Bakary Traoré, Geschäftsführer von IDEF – Initiatives for Community Development and Forest Conservation, erläuterte die Herausforderungen, die in der Côte d‘Ivoire zu bewältigen sind, um wirksame Lösungen zur Vermeidung der Entwaldung zu finden. Die Kakaobäuerinnen und -bauern müssen unterstützt und begleitet werden, um die Produktion in den bestehenden Plantagen aufrechtzuerhalten, insbesondere um zu verhindern, dass sie auf andere Produkte ausweichen, die nicht für den europäischen Markt hergestellt werden. In diesem Zusammenhang ist das Funktionieren des nationalen Rückverfolgbarkeitssystems, das derzeit entwickelt und pilotiert wird, von großer Bedeutung. Hier seien noch viele Frage offen, so Traoré.

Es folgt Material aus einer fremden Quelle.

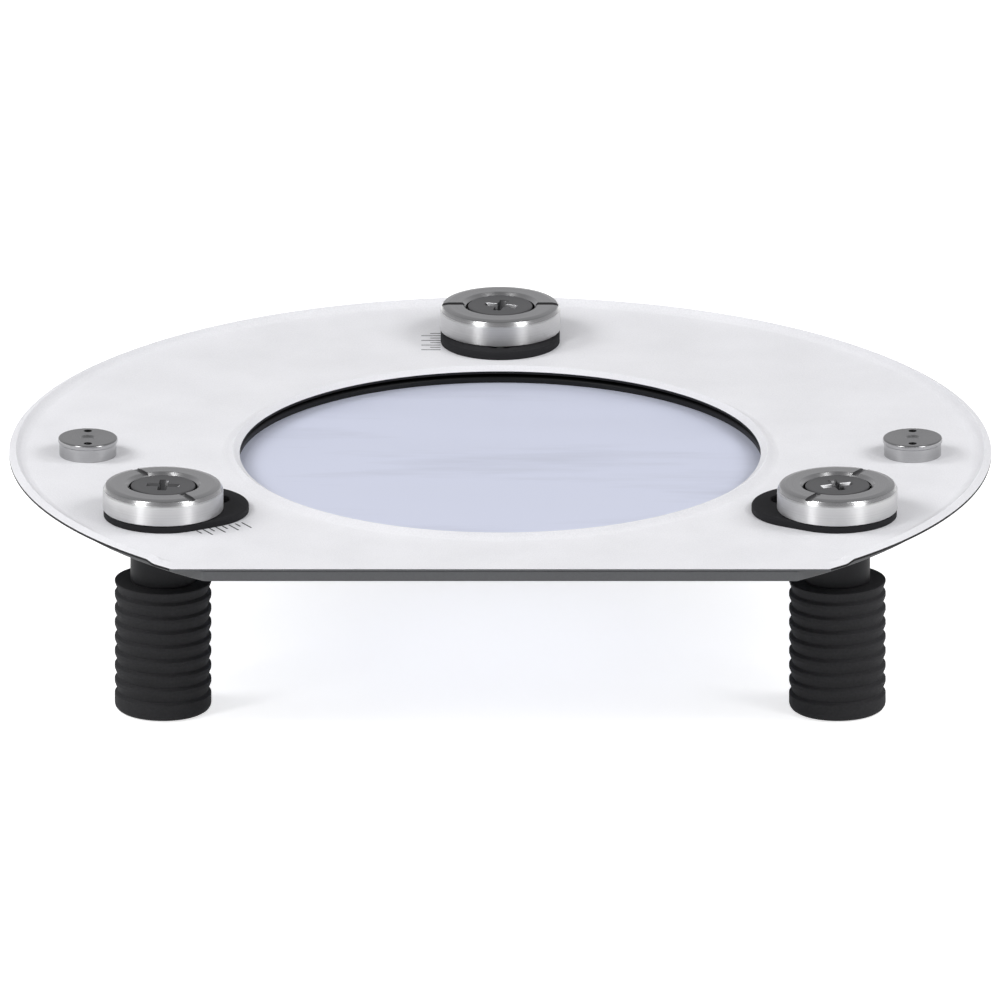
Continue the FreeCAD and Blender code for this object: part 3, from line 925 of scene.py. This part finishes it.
def floor():
    """Wide floor just under the finger tips; camera, mirror and glass rays see it lighter."""
    size = 3000.0
    piece = prism("studio_floor", [(-size, -size), (size, -size), (size, size), (-size, size)], -5, -0.02)
    material, add, join_to = new_finish("floor_white", (0.86, 0.86, 0.86), 0.0, 0.9, 0.1)
    ray = add("ShaderNodeLightPath").outputs
    eye = add("ShaderNodeMath", {0: ray["Is Camera Ray"], 1: ray["Is Glossy Ray"]}, operation="ADD")
    seen = add("ShaderNodeMath", {0: eye.outputs[0], 1: ray["Is Transmission Ray"]}, operation="ADD")
    level = add("ShaderNodeMath", {0: seen.outputs[0]}, operation="MULTIPLY", use_clamp=True)
    level.inputs[1].default_value = 0.68
    shader = material.node_tree.nodes["Principled BSDF"]
    shader.inputs["Emission Color"].default_value = (1, 1, 1, 1)
    join_to("Emission Strength", level.outputs[0])
    piece.data.materials.append(material)


def world_light():
    """Even soft light from all round; the camera sees plain white, and mirrors see a graded room."""
    world = bpy.data.worlds.new("studio")
    bpy.context.scene.world = world
    world.use_nodes = True
    tree = world.node_tree
    ray = tree.nodes.new("ShaderNodeLightPath")
    direct = tree.nodes.new("ShaderNodeMath")
    direct.operation = "MAXIMUM"
    tree.links.new(ray.outputs["Is Camera Ray"], direct.inputs[0])
    tree.links.new(ray.outputs["Is Transmission Ray"], direct.inputs[1])
    room = tree.nodes.new("ShaderNodeBackground")
    room.inputs["Color"].default_value = (1, 1, 1, 1)
    room.inputs["Strength"].default_value = 0.30
    white = tree.nodes.new("ShaderNodeBackground")
    white.inputs["Color"].default_value = (1, 1, 1, 1)
    white.inputs["Strength"].default_value = 1.0
    # what a mirror sees: white near the horizon, darker overhead
    where = tree.nodes.new("ShaderNodeTexCoord")
    split = tree.nodes.new("ShaderNodeSeparateXYZ")
    tree.links.new(where.outputs["Generated"], split.inputs["Vector"])
    ramp = tree.nodes.new("ShaderNodeValToRGB")
    ramp.color_ramp.elements[0].position = 0.0
    ramp.color_ramp.elements[0].color = (0.95, 0.95, 0.96, 1)
    ramp.color_ramp.elements[1].position = 0.08
    ramp.color_ramp.elements[1].color = (0.52, 0.52, 0.53, 1)
    high_up = ramp.color_ramp.elements.new(0.95)
    high_up.color = (0.21, 0.21, 0.215, 1)
    tree.links.new(split.outputs["Z"], ramp.inputs["Fac"])
    mirror = tree.nodes.new("ShaderNodeBackground")
    tree.links.new(ramp.outputs["Color"], mirror.inputs["Color"])
    glossy = tree.nodes.new("ShaderNodeMixShader")
    tree.links.new(ray.outputs["Is Glossy Ray"], glossy.inputs[0])
    tree.links.new(room.outputs[0], glossy.inputs[1])
    tree.links.new(mirror.outputs[0], glossy.inputs[2])
    final = tree.nodes.new("ShaderNodeMixShader")
    tree.links.new(direct.outputs[0], final.inputs[0])
    tree.links.new(glossy.outputs[0], final.inputs[1])
    tree.links.new(white.outputs[0], final.inputs[2])
    tree.links.new(final.outputs[0], tree.nodes["World Output"].inputs["Surface"])


def softbox(name, place, aim, size, power, mirrored=True):
    """Area lamp at a place, turned to face a point, both in metres; metal may mirror it or not."""
    data = bpy.data.lights.new(name, "AREA")
    data.shape = "RECTANGLE"
    data.size, data.size_y = size
    data.energy = power
    lamp = bpy.data.objects.new(name, data)
    lamp.location = place
    way = Vector(aim) - Vector(place)
    lamp.rotation_euler = way.to_track_quat("-Z", "Y").to_euler()
    lamp.visible_glossy = mirrored
    bpy.context.scene.collection.objects.link(lamp)


floor()
world_light()
MIDDLE = (0, 0, 0.02)
softbox("strip_left", (-0.43, -0.36, 0.52), MIDDLE, (0.10, 0.45), 1.6)
softbox("strip_right", (0.43, -0.36, 0.52), MIDDLE, (0.15, 0.45), 1.3)
softbox("side_left", (-0.46, 0.02, 0.36), MIDDLE, (0.20, 0.20), 1.35, mirrored=False)
softbox("side_right", (0.46, -0.02, 0.36), MIDDLE, (0.20, 0.20), 1.2, mirrored=False)

# %% [markdown]
# ## Camera
#
# The photograph is taken from far away, so near and far circles share one
# centre line.  An orthographic camera does the same.  Its height over the
# horizon follows from the round aperture: the ellipse is 0.3135 as high as
# it is wide, and the arcsine of that is 18.3 degrees.

# %% Camera and view settings
ELEVATION = np.arcsin(0.3135)
camera_data = bpy.data.cameras.new("camera")
camera_data.type = "ORTHO"
camera_data.ortho_scale = 0.13435
camera_data.clip_start, camera_data.clip_end = 0.01, 20.0
camera = bpy.data.objects.new("camera", camera_data)
bpy.context.scene.collection.objects.link(camera)
aim = Vector((-0.00003, 0.0, 0.02076))
back = Vector((0.0, -np.cos(ELEVATION), np.sin(ELEVATION)))
camera.location = aim + back * 1.2
camera.rotation_euler = (-back).to_track_quat("-Z", "Y").to_euler()
bpy.context.scene.camera = camera
bpy.context.scene.view_settings.view_transform = "Standard"
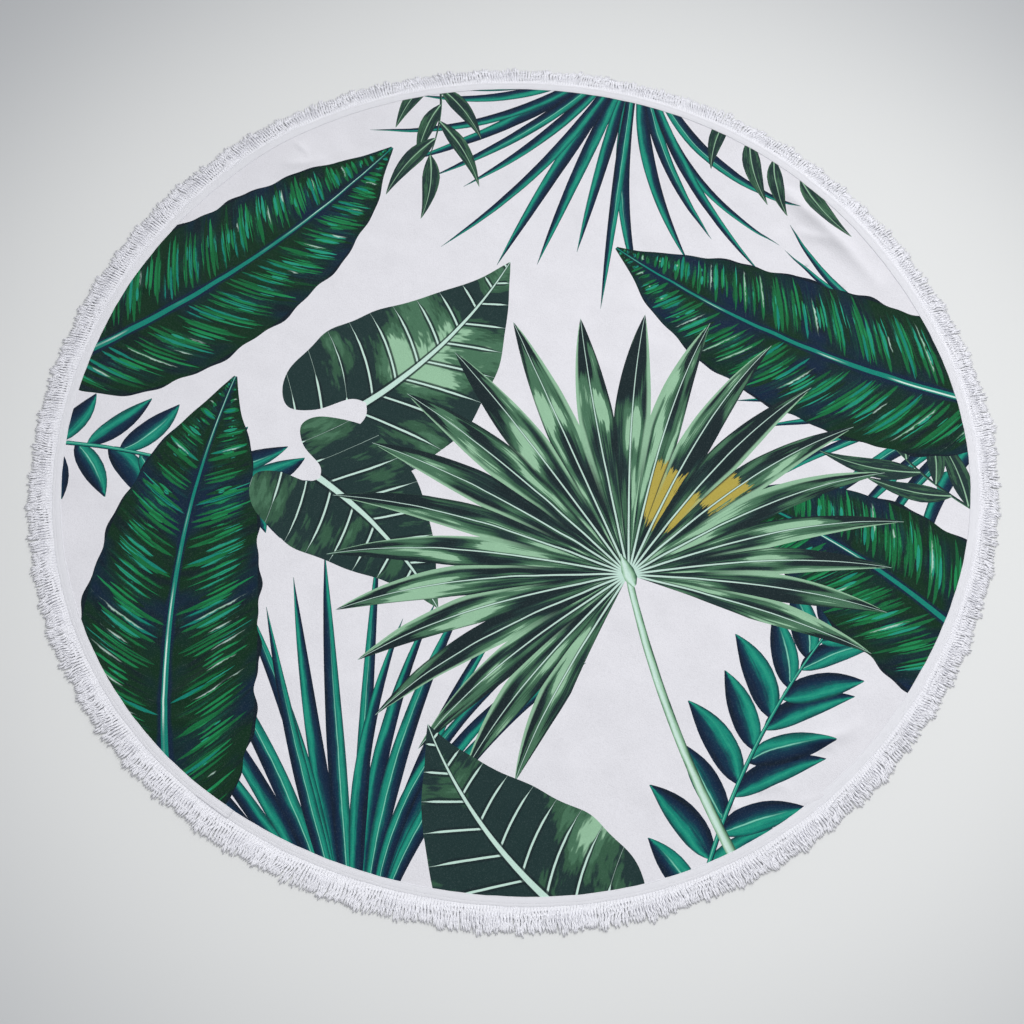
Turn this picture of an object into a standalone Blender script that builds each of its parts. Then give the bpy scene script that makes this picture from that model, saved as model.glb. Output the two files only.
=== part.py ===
"""Round beach towel, laid out flat: a printed disc of pile cloth, a heading tape sewn over its rim, and a cord fringe.

Metres, +Z up. The cloth's underside lies on z = 0, and the origin is the middle of that underside.
"""

import math

import bmesh
import bpy
from mathutils import Vector, geometry

# ---- cloth -----------------------------------------------------------------
CLOTH_R = 0.7100  # cut and hemmed edge, under the tape
CLOTH_T = 0.0025  # cloth with its pile
# ---- heading tape ----------------------------------------------------------
TAPE_IN_R = 0.7040  # inner edge, where the print stops
TAPE_OUT_R = 0.7180
TAPE_T = 0.0010
TAPE_GAP = 0.0004  # above the cloth's face
LAP_TURN = 234.4  # degrees, where the tape's two ends lap
LAP_HALF = 3.0  # degrees each way
LAP_RISE = 0.0008  # the lapped end is this much thicker
# ---- fringe ----------------------------------------------------------------
SPINE_IN_R = 0.7105  # the fringe's own header, butted to the hem
SPINE_OUT_R = 0.7186
TIP_R = 0.7503
SPINE_T = 0.0022
TIP_T = 0.0016
TIP_SHARE = 0.66  # of a tooth's root width that its tip keeps
# ---- fineness --------------------------------------------------------------
STATIONS = 96  # round the rim, shared by all three pieces
TEETH = 2 * STATIONS

# The rim isn't a true circle: cosine waves on the radius.
# waves round, size in m, turn in degrees
RIM_WAVES = (
    (1, 0.0021, -22),
    (2, 0.0011, 145),
    (3, 0.0023, -73),
    (4, 0.0019, 95),
    (5, 0.0022, -28),
    (6, 0.0015, -22),
)
# The same for the line of the fringe tips, with shorter waves for its scallops.
TIP_WAVES = (
    (1, 0.0037, -113),
    (3, 0.0013, -38),
    (4, 0.0018, 116),
    (5, 0.0023, -17),
    (6, 0.0011, 18),
    (23, 0.0009, 40),
    (37, 0.0010, 115),
)

# Soft creases in the cloth, each a ridge of raised-cosine section.
# name, start x, start y, end x, end y, bow, half width, height: all in m
CREASES = (
    ("shoulder", 0.405, 0.536, 0.612, 0.280, 0.010, 0.027, 0.0062),
    ("shoulder_spur", 0.455, 0.412, 0.540, 0.384, 0.003, 0.020, 0.0026),
    ("low_right", 0.418, -0.474, 0.514, -0.436, -0.012, 0.021, 0.0044),
    ("low_right_short", 0.358, -0.547, 0.402, -0.541, 0.004, 0.016, 0.0024),
    ("low_right_bent", 0.288, -0.560, 0.328, -0.584, 0.006, 0.017, 0.0030),
    ("low_left", -0.415, -0.330, -0.518, -0.430, 0.018, 0.024, 0.0046),
    ("low_left_spur", -0.448, -0.464, -0.500, -0.454, -0.004, 0.016, 0.0024),
    ("high_left", -0.400, 0.533, -0.315, 0.557, -0.006, 0.019, 0.0028),
    ("left_nick", -0.626, 0.274, -0.588, 0.286, 0.003, 0.016, 0.0022),
    ("mid_right", 0.180, -0.150, 0.262, -0.124, 0.010, 0.024, 0.0020),
)
CREASE_PITCH = 0.75  # of a crease's half width, between sections along it
CREASE_ROWS = (-1.0, -0.7, -0.35, 0.0, 0.35, 0.7, 1.0)

# Where the rim lifts a little off the surface.
# turn in degrees, half width in degrees, height in m
RIM_LIFTS = (
    (126.0, 9.0, 0.0026),
    (156.0, 7.5, 0.0018),
    (219.5, 9.5, 0.0028),
    (234.4, 6.0, 0.0020),
    (301.0, 9.0, 0.0026),
    (38.0, 8.0, 0.0016),
    (345.0, 8.0, 0.0014),
)
LIFT_FROM_R, LIFT_FULL_R = 0.610, 0.692

# Rings of points that carry the flat middle of the cloth.
# radius in m, points round
RINGS = (
    (0.150, 8),
    (0.300, 16),
    (0.430, 24),
    (0.530, 48),
    (0.610, 96),
    (0.637, 96),
    (0.664, 96),
    (0.692, 96),
)

CLEAR_OF_CREASE = 0.006


def waves(table, turn):
    return sum(size * math.cos(n * turn - math.radians(at)) for n, size, at in table)


def bump(share):
    """1 in the middle, 0 from share 1 outwards, with no kink at either."""
    return 0.5 + 0.5 * math.cos(math.pi * min(abs(share), 1.0))


def station_lift(index):
    degrees = 360.0 * index / STATIONS
    total = 0.0
    for turn, half, height in RIM_LIFTS:
        away = (degrees - turn + 180.0) % 360.0 - 180.0
        if abs(away) < half:
            total += height * bump(away / half)
    return total


def rim_lift(turn):
    """Straight from one station to the next, so that pieces which share the stations stay parallel."""
    place = (turn / (2 * math.pi) * STATIONS) % STATIONS
    low = int(place)
    part = place - low
    if part < 1e-6:
        part = 0.0
    return station_lift(low) * (1 - part) + station_lift(low + 1) * part


def crease_frame(row):
    """Start, direction, side direction and length of a crease's straight base line."""
    _, x0, y0, x1, y1, _, _, _ = row
    start, end = Vector((x0, y0)), Vector((x1, y1))
    along = (end - start).normalized()
    return start, along, Vector((-along.y, along.x)), (end - start).length


def crease_height(row, point):
    start, along, side, length = crease_frame(row)
    bow, half, height = row[5:]
    s = (point - start).dot(along) / length
    if s <= 0 or s >= 1:
        return 0.0
    middle = bow * 4 * s * (1 - s)
    across = ((point - start).dot(side) - middle) / half
    if abs(across) > 0.999:
        return 0.0
    # it swells quickly from its start and dies away slowly
    return height * bump(across) * math.sin(math.pi * s**0.85) ** 1.2


def height_at(point):
    total = sum(crease_height(row, point) for row in CREASES)
    r = point.length
    if r > LIFT_FROM_R:
        turn = math.atan2(point.y, point.x) % (2 * math.pi)
        share = min((r - LIFT_FROM_R) / (LIFT_FULL_R - LIFT_FROM_R), 1.0)
        total += rim_lift(turn) * (0.5 - 0.5 * math.cos(math.pi * share))
    return total if total > 2e-6 else 0.0


def polar(r, turn):
    return Vector((r * math.cos(turn), r * math.sin(turn)))


def rim_point(r, turn):
    """A point at nominal radius r, moved out or in with the rim's waves, which fade towards the middle."""
    return polar(r + waves(RIM_WAVES, turn) * (r / CLOTH_R) ** 4, turn)


def near_crease(point):
    for row in CREASES:
        start, along, side, length = crease_frame(row)
        s = (point - start).dot(along)
        if -CLEAR_OF_CREASE < s < length + CLEAR_OF_CREASE:
            middle = row[5] * 4 * (s / length) * (1 - s / length)
            if abs((point - start).dot(side) - middle) < row[6] + CLEAR_OF_CREASE:
                return True
    return False


def cloth_points():
    """Plan points of the cloth: the rim first, then each crease's sections, then the rings between."""
    rim = [rim_point(CLOTH_R, 2 * math.pi * i / STATIONS) for i in range(STATIONS)]
    points = []
    for row in CREASES:
        start, along, side, length = crease_frame(row)
        bow, half = row[5], row[6]
        sections = max(4, round(length / (half * CREASE_PITCH)))
        for k in range(sections + 1):
            s = k / sections
            rows = CREASE_ROWS if 0 < k < sections else (-1.0, 0.0, 1.0)
            for across in rows:
                point = (
                    start
                    + along * (s * length)
                    + side * (bow * 4 * s * (1 - s) + across * half)
                )
                if all((point - other).length > 0.0035 for other in points):
                    points.append(point)
    for r, count in RINGS:
        for i in range(count):
            point = rim_point(r, 2 * math.pi * i / count)
            if not near_crease(point):
                points.append(point)
    return rim, [p for p in points if p.length < CLOTH_R - 0.010]


def new_object(name, bm, material):
    mesh = bpy.data.meshes.new(name)
    bmesh.ops.recalc_face_normals(bm, faces=bm.faces)
    bm.to_mesh(mesh)
    bm.free()
    mesh.materials.append(material)
    obj = bpy.data.objects.new(name, mesh)
    return obj


def thicken(bm, thickness_of):
    """Raises a copy of the sheet straight up and closes the sides."""
    made = bmesh.ops.extrude_face_region(bm, geom=bm.faces[:])
    raised = [v for v in made["geom"] if isinstance(v, bmesh.types.BMVert)]
    for vertex in raised:
        vertex.co.z += thickness_of(vertex.co)


def cloth_sheet():
    rim, inner = cloth_points()
    edges = [(i, (i + 1) % STATIONS) for i in range(STATIONS)]
    found = geometry.delaunay_2d_cdt(rim + inner, edges, [], 1, 1e-6, False)
    bm = bmesh.new()
    vertices = [bm.verts.new((p.x, p.y, height_at(p))) for p in found[0]]
    for face in found[2]:
        bm.faces.new([vertices[i] for i in face])
    thicken(bm, lambda at: CLOTH_T)
    return bm


def tape_ring():
    """The tape's flat section, spun round the rim and laid on its waves and lifts."""
    z = CLOTH_T + TAPE_GAP
    section = (
        (TAPE_IN_R, z),
        (TAPE_OUT_R, z),
        (TAPE_OUT_R, z + TAPE_T),
        (TAPE_IN_R, z + TAPE_T),
    )
    bm = bmesh.new()
    corners = [bm.verts.new((r, 0.0, height)) for r, height in section]
    loop = [bm.edges.new((corners[i], corners[(i + 1) % 4])) for i in range(4)]
    bmesh.ops.spin(
        bm,
        geom=corners + loop,
        cent=(0, 0, 0),
        axis=(0, 0, 1),
        angle=2 * math.pi,
        steps=STATIONS,
        use_merge=True,
    )
    bmesh.ops.remove_doubles(bm, verts=bm.verts, dist=1e-5)
    for vertex in bm.verts:
        flat = Vector((vertex.co.x, vertex.co.y))
        turn = math.atan2(flat.y, flat.x) % (2 * math.pi)
        moved = polar(flat.length + waves(RIM_WAVES, turn), turn)
        degrees = (math.degrees(turn) - LAP_TURN + 180.0) % 360.0 - 180.0
        on_top = vertex.co.z > z + 0.5 * TAPE_T
        lap = LAP_RISE if on_top and abs(degrees) < LAP_HALF else 0.0
        vertex.co = (moved.x, moved.y, vertex.co.z + rim_lift(turn) + lap)
    return bm


def scatter(index, salt):
    """An even spread of values from -1 to 1, the same each time."""
    return 2.0 * ((index * 0.754877666 + salt * 0.569840291) % 1.0) - 1.0


def comb_sheet():
    """The fringe from above: a narrow spine with a tooth on each of its steps, no two teeth alike."""
    step = 2 * math.pi / TEETH
    bm = bmesh.new()

    def place(r, turn, lift_share):
        flat = polar(r, turn)
        return bm.verts.new((flat.x, flat.y, rim_lift(turn) * lift_share))

    inner, root = [], []
    for i in range(TEETH):
        turn = i * step
        wave = waves(RIM_WAVES, turn)
        inner.append(place(SPINE_IN_R + wave, turn, 1.0))
        root.append(place(SPINE_OUT_R + wave, turn, 1.0))
    for i in range(TEETH):
        after = (i + 1) % TEETH
        bm.faces.new((inner[i], root[i], root[after], inner[after]))
        middle = (i + 0.5) * step
        lean = 0.24 * step * scatter(i, 1)
        half = 0.5 * step * TIP_SHARE * (1.0 + 0.22 * scatter(i, 2))
        reach = TIP_R + waves(TIP_WAVES, middle) + 0.0017 * scatter(i, 3)
        skew = 0.0011 * scatter(i, 4)
        left = place(reach + skew, middle + lean - half, 0.4)
        right = place(reach - skew, middle + lean + half, 0.4)
        bm.faces.new((root[i], left, right, root[after]))

    def thickness(at):
        r = math.hypot(at.x, at.y)
        share = min(max((r - SPINE_OUT_R - 0.006) / (TIP_R - SPINE_OUT_R - 0.006), 0), 1)
        return SPINE_T + (TIP_T - SPINE_T) * share

    thicken(bm, thickness)
    return bm


def finish(name, colour, roughness, sheen):
    material = bpy.data.materials.new(name)
    material.use_nodes = True
    shader = material.node_tree.nodes["Principled BSDF"]
    shader.inputs["Base Color"].default_value = (*colour, 1.0)
    shader.inputs["Roughness"].default_value = roughness
    shader.inputs["Sheen Weight"].default_value = sheen
    material.diffuse_color = (*colour, 1.0)
    return material


def main():
    for obj in list(bpy.data.objects):
        bpy.data.objects.remove(obj, do_unlink=True)
    towel = bpy.data.collections.new("round_beach_towel")
    bpy.context.scene.collection.children.link(towel)
    pieces = (
        ("towel_cloth", cloth_sheet(), finish("printed_pile", (0.42, 0.50, 0.48), 0.9, 0.3)),
        ("heading_tape", tape_ring(), finish("woven_tape", (0.86, 0.86, 0.89), 0.8, 0.1)),
        ("fringe_comb", comb_sheet(), finish("fringe_cord", (0.84, 0.84, 0.87), 0.85, 0.2)),
    )
    for name, bm, material in pieces:
        towel.objects.link(new_object(name, bm, material))


main()
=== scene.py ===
"""Looks of the round beach towel: printed pile cloth, woven heading tape with its stitching, and a fringe of twisted cords.

Metres, +Z up. The towel lies on z = 0, its middle at the origin, and the sizes below are those of the solid model.
"""

import math

import bpy
import numpy as np
from mathutils import Matrix, Vector, geometry


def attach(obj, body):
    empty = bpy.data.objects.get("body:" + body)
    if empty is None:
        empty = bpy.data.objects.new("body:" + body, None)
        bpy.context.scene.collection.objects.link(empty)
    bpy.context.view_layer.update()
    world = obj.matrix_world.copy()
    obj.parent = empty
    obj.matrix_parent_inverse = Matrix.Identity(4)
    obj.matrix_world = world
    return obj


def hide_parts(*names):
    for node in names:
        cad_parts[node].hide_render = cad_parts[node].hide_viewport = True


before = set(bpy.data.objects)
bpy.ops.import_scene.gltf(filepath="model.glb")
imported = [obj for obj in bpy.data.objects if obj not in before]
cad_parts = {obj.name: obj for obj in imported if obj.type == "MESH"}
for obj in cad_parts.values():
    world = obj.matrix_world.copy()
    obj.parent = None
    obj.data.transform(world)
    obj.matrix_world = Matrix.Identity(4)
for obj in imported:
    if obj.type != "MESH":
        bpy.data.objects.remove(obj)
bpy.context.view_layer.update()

# ---- sizes shared with the solid model ---------------------------------------
CLOTH_R, CLOTH_T = 0.7100, 0.0025
TAPE_IN_R, TAPE_OUT_R = 0.7040, 0.7180
LAP_TURN, LAP_HALF = 234.4, 3.0
TIP_R = 0.7503

# waves round, size in m, turn in degrees
RIM_WAVES = (
    (1, 0.0021, -22),
    (2, 0.0011, 145),
    (3, 0.0023, -73),
    (4, 0.0019, 95),
    (5, 0.0022, -28),
    (6, 0.0015, -22),
)
TIP_WAVES = (
    (1, 0.0037, -113),
    (3, 0.0013, -38),
    (4, 0.0018, 116),
    (5, 0.0023, -17),
    (6, 0.0011, 18),
    (23, 0.0009, 40),
    (37, 0.0010, 115),
)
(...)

Aldo Cristiano, Vorsitzender der Fachsparte Schokolade im Bundesverband der Deutschen Süßwarenindustrie e.V., wies ergänzend darauf hin, dass die vollständige flächendeckende Rückverfolgbarkeit die Basis für die Beendigung der Entwaldung darstellt.

Die Bedeutung von Vernetzung

In ihrem Schlusswort betonte Lisa Kirfel-Rühle, stellvertretende Referatsleiterin im Bundesministerium für wirtschaftliche Zusammenarbeit und Entwicklung (BMZ), die Bedeutung der gemeinsamen Anstrengungen, um den Waldschutz und die Nachhaltigkeit in den Lieferketten zu fördern.

Das BMZ bietet Kleinbäuerinnen, Kleinbauern und Firmen vielfältige Unterstützungsangebote an. Dazu gehören zwei groß angelegte Entwicklungsprogramme, um den Marktzugang kleinbäuerlicher Betriebe auf den EU-Markt weiterhin sicherzustellen. Unternehmen können unter anderem Beratungsservices des Help Desk der Agentur für Wirtschaft und Entwicklung in Anspruch nehmen.

Die Diskussionen und Erkenntnisse, die während der Veranstaltung gewonnen wurden, werden dazu beitragen, die Umsetzung der EU-Entwaldungsverordnung voranzutreiben und die möglichen negativen Auswirkungen auf kleinbäuerliche Betriebe zu minimieren. Sie werden auch einen Beitrag dazu leisten, positive Effekte zu verstärken, zum Beispiel mehr Transparenz in der Lieferkette für alle Marktteilnehmer.